◆ **Dataset content**:

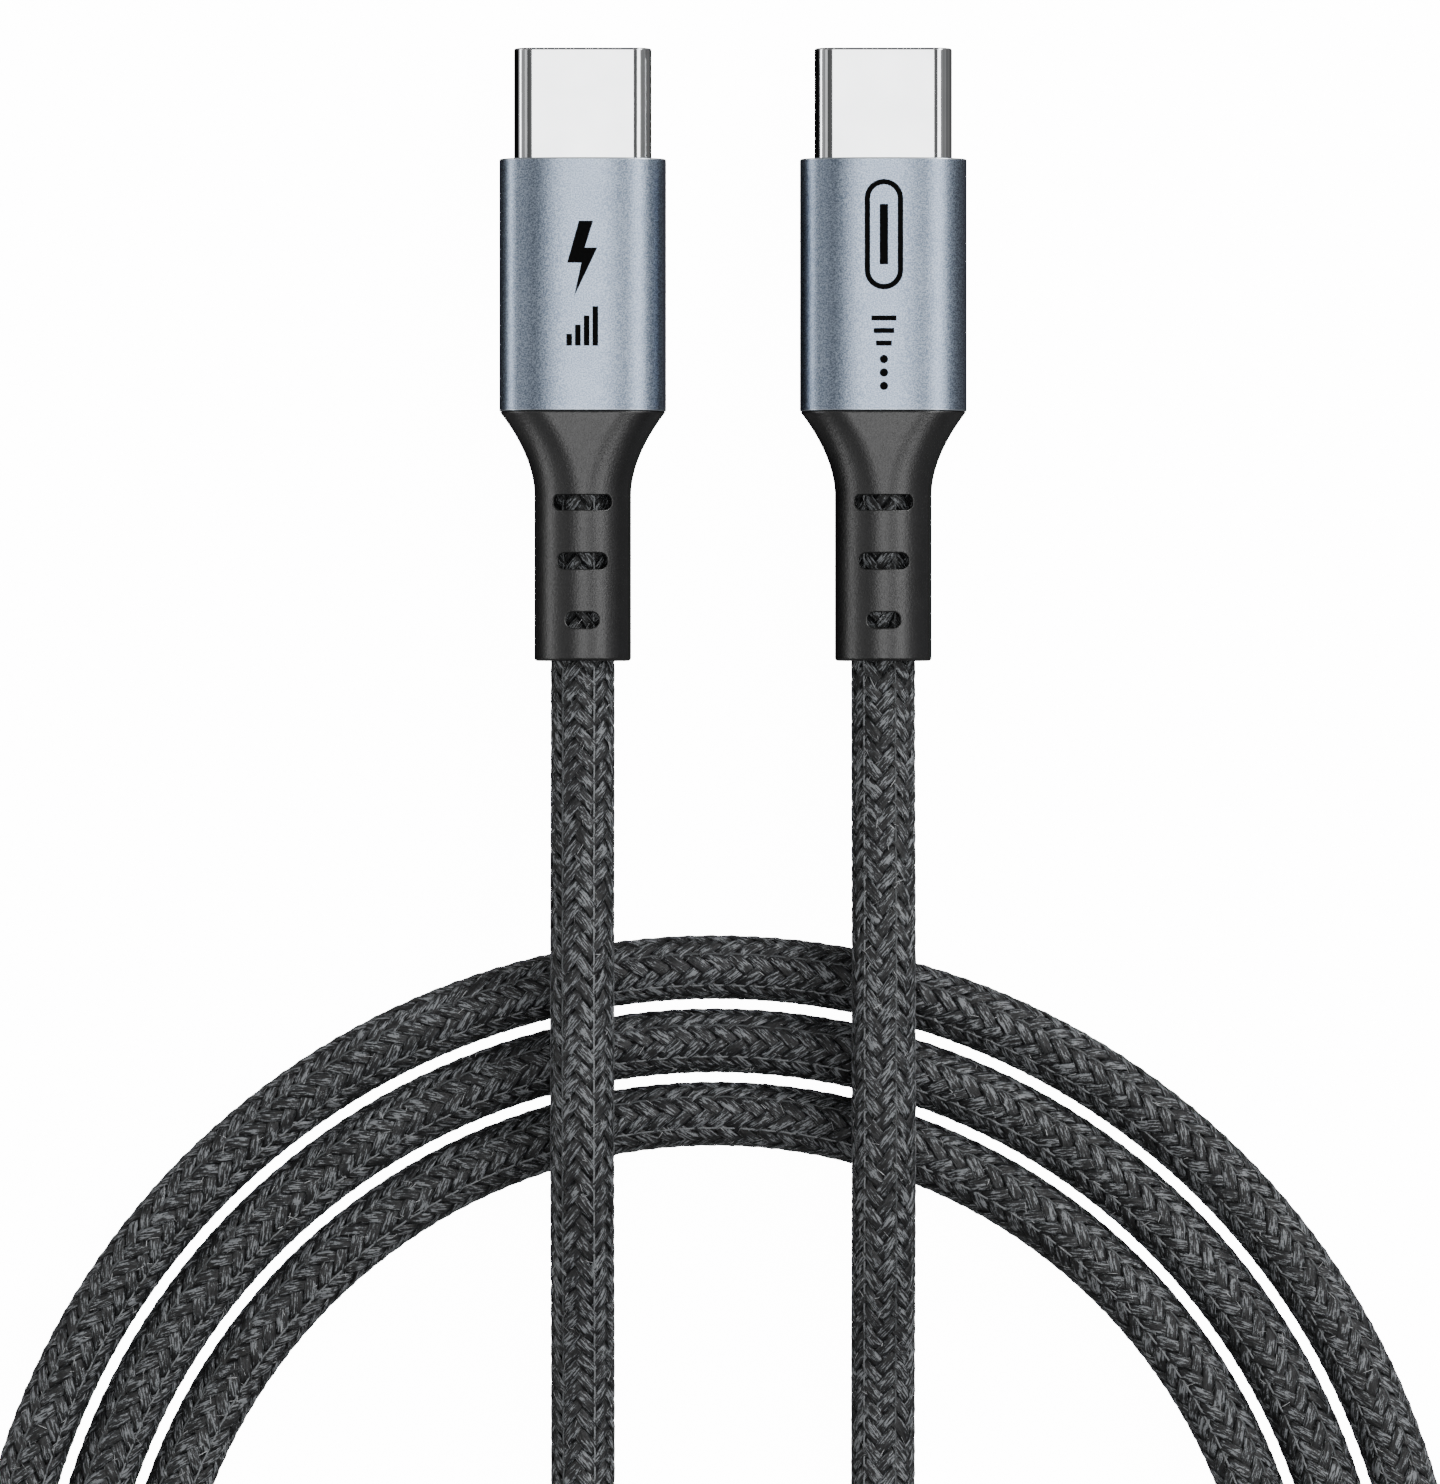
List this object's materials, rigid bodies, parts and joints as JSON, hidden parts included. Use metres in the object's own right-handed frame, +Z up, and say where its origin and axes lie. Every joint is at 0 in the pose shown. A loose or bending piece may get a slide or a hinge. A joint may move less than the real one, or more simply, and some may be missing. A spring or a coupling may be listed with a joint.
{
  "type": "charging cable",
  "caption": "Braided charging cable laid in a flat coil, with a flat reversible metal plug, aluminium housing and slotted strain relief on each end.",
  "frame": {"origin": "midway between the two plugs' axes and midway along the plugs, on the surface that the cable lies on", "axes": "+Y points the way both plugs point, +Z is up from the surface, and +X runs from the left plug to the right plug"},
  "size_m": [0.09, 0.1431, 0.0078],
  "materials": {
    "polished_steel": "polished stainless steel",
    "black_insulator": "moulded, satin",
    "gold_contacts": "gold flash over copper alloy",
    "spring_steel": "stamped spring steel",
    "circuit_board": "green solder mask",
    "red_wire": "extruded insulation",
    "black_wire": "extruded insulation",
    "blue_wire": "extruded insulation",
    "green_wire": "extruded insulation",
    "white_wire": "extruded insulation",
    "ivory_mould": "low-pressure moulded polyethylene",
    "grey_aluminium": "bead blasted and anodised blue grey",
    "black_rubber": "matte thermoplastic elastomer",
    "braid": "braided nylon yarn, charcoal"
  },
  "bodies": {
    "root": {"left_plug_shell": "polished_steel", "left_plug_insulator": "black_insulator", "left_plug_contacts_upper": "gold_contacts", "left_plug_contacts_lower": "gold_contacts", "left_plug_ground_spring_upper": "spring_steel", "left_plug_ground_spring_lower": "spring_steel", "left_plug_paddle_board": "circuit_board", "left_plug_power_wire": "red_wire", "left_plug_ground_wire": "black_wire", "left_plug_control_wire": "blue_wire", "left_plug_data_wire_plus": "green_wire", "left_plug_data_wire_minus": "white_wire", "left_plug_inner_mould": "ivory_mould", "left_plug_housing": "grey_aluminium", "left_plug_strain_relief": "black_rubber", "left_plug_cable_end": "braid", "right_plug_shell": "polished_steel", "right_plug_insulator": "black_insulator", "right_plug_contacts_upper": "gold_contacts", "right_plug_contacts_lower": "gold_contacts", "right_plug_ground_spring_upper": "spring_steel", "right_plug_ground_spring_lower": "spring_steel", "right_plug_paddle_board": "circuit_board", "right_plug_power_wire": "red_wire", "right_plug_ground_wire": "black_wire", "right_plug_control_wire": "blue_wire", "right_plug_data_wire_plus": "green_wire", "right_plug_data_wire_minus": "white_wire", "right_plug_inner_mould": "ivory_mould", "right_plug_housing": "grey_aluminium", "right_plug_strain_relief": "black_rubber", "right_plug_cable_end": "braid", "left_lead": "braid", "coil": "braid", "right_lead": "braid"},
    "left_plug_latch_left": {"left_plug_latch_left": "spring_steel"},
    "left_plug_latch_right": {"left_plug_latch_right": "spring_steel"},
    "right_plug_latch_left": {"right_plug_latch_left": "spring_steel"},
    "right_plug_latch_right": {"right_plug_latch_right": "spring_steel"}
  },
  "joints": [
    {"name": "left_plug_latch_left_spring", "type": "hinge", "parent": "root", "child": "left_plug_latch_left", "pos_m": [-0.01257, 0.0113, 0.003], "axis": [0, 0, 1], "range_deg": [0, 2], "stiffness_Nm_per_rad": 0.3},
    {"name": "left_plug_latch_right_spring", "type": "hinge", "parent": "root", "child": "left_plug_latch_right", "pos_m": [-0.00543, 0.0113, 0.003], "axis": [0, 0, -1], "range_deg": [0, 2], "stiffness_Nm_per_rad": 0.3},
    {"name": "right_plug_latch_left_spring", "type": "hinge", "parent": "root", "child": "right_plug_latch_left", "pos_m": [0.00543, 0.0113, 0.003], "axis": [0, 0, 1], "range_deg": [0, 2], "stiffness_Nm_per_rad": 0.3},
    {"name": "right_plug_latch_right_spring", "type": "hinge", "parent": "root", "child": "right_plug_latch_right", "pos_m": [0.01257, 0.0113, 0.003], "axis": [0, 0, -1], "range_deg": [0, 2], "stiffness_Nm_per_rad": 0.3}
  ]
}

◆ **Task objective**:
Report the number of lines that contain "hinge", with no other words.

◆ **Answer to this problem**:
5